Effect of impurity radiation and helium particle confinement on tokamak–reactor plasma performance

Abstract

Abstract In this paper two important matters for assessments the D–T plasma performance of future tokamak–reactors such as ITER and EU–DEMO projects are discussed. The first issue is the heat removal via the radiation of intrinsic and seeded impurities. The second is the helium particle confinement and ash removal. To study these issues, a simple numerical 0.5D-model is proposed. The impurity radiation in the tokamak high–temperature plasma is described by the coronal model. Coronal radiative cooling used rates are based on the tabulated data published in the recent works. Helium particle confinement and ash exhaust efficiency are determined by the variable parameter ρ* characterizing the ratio between the global helium particle confinement time τ H e ∗ and the energy confinement time τ E . Such approach allows simultaneously obtaining solutions of the particle and energy balance equations in steady–state conditions, taking account of the effect of impurity radiation loss and ash poisoning. Using known energy confinement scaling τ E and design parameters of the ITER and EU–DEMO projects the particle and energy balance equations have been solved. For fixed values of impurities concentration and ratios ρ*, iso–curves of constant fusion power were obtained.

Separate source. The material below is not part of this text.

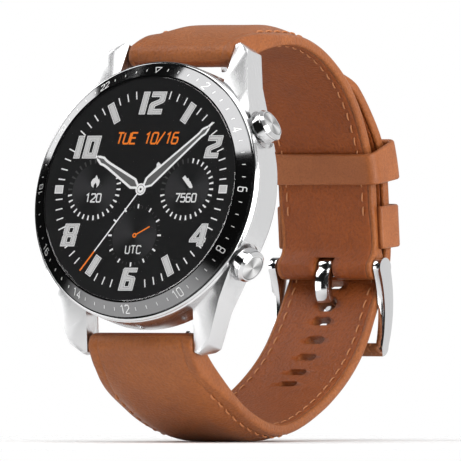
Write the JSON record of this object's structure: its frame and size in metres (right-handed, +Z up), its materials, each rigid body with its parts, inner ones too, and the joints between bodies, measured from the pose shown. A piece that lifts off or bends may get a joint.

These curves are similar to the well–known Plasma OPeration CONtours (POPCON). The POPCON curves are often used to study the operating points of tokamak–reactors. It is shown that for the ITER parameters there is a noticeable margin in the ratio ρ*. For the design parameters of the EU–DEMO project, the margin for ratio ρ* is very small, which casts doubt on the feasibility of the project in its current form (at least with regard to the EU–DEMO steady–state project). Further research in this area is required. The methods and results obtained in this paper can be used for further conceptual analysis of tokamak–reactors operating space.